First Facebook Post from yesterday…
Reward – $1,000 for the arrest of the thief (or actual scalp of the same) and return of my pickup.
Went to Utah for Christmas. Came home to find my long bed 4 door 4wd 2013 Toyota Tundra missing from our driveway. The four-door long bed Tundra combo makes it a little unusual.
Vin 5TFCY5F15DX014542 License C15911F
There was an electrical tester and 5 cases of Recovering Idiot books in the back seat.
This offer is not valid if it turns out I parked it somewhere and forgot about it.
Second Facebook Post…
Got back just the other day but didn’t notice the valuable books were missing along with their transporter.
Today I had some electrical problems at work but couldn’t find my tester.
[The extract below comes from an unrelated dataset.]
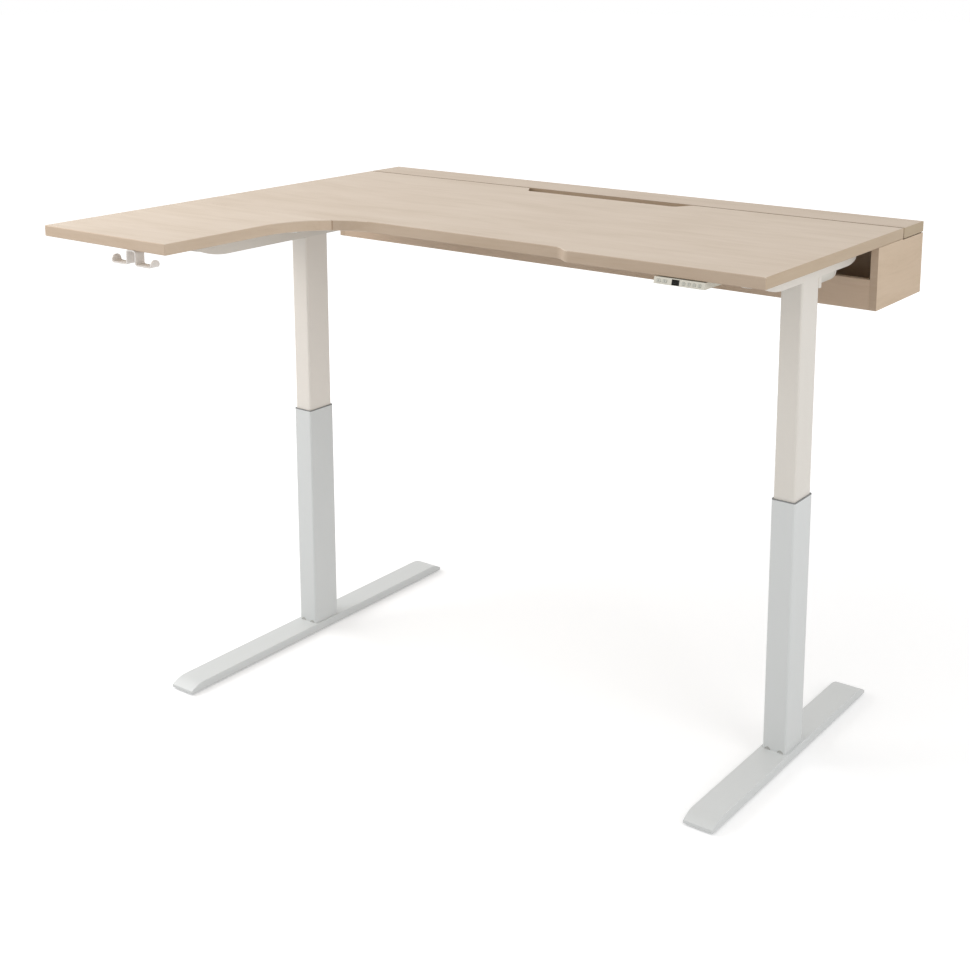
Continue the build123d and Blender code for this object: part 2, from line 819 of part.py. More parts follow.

I started thinking I needed to check in my truck and my happiness level was instantly downgraded to junk bond status when I observed an empty driveway (Even though I’ve been home for 5 days)
A call to my insurance company produced nothing. A call to the cops produced nothing. A post to Facebook produced a few sympathetic comments but mostly sneers and derision. It also produced a post from a friend with a hopeful tip.
The truck was right where I left it 2 weeks ago. My wife took me down and dropped me off. I got in the truck but there were no keys. My dear and sweet but oblivious wife was driving off. My screams and gestures were of no use. I walked home, hoping no one would steal my truck before I returned.
I offered $1,000 reward but am so glad I put a disclaimer on it concerning my advanced ability to forget. Thanks to everyone for getting the word out even though I ended up not needing it!
So I haven’t been able to blog but I’ll try to get it started back up again. It’s been 3 months since a post. I’m sure you’ve all enjoyed the vacation. Finally sold out of my first edition so I went big and got in a semi-load of books. Being self-published is a tough job. The only thing that’s made it a little easier is the response I’ve gotten.
Saturday I’m doing a book signing in Kennewick at the new location for Fountain Books.
I was able to drum up a few endorsements that are included in the new edition.
Michelle Ainge (Mother of six and wife of NBA star Danny Ainge)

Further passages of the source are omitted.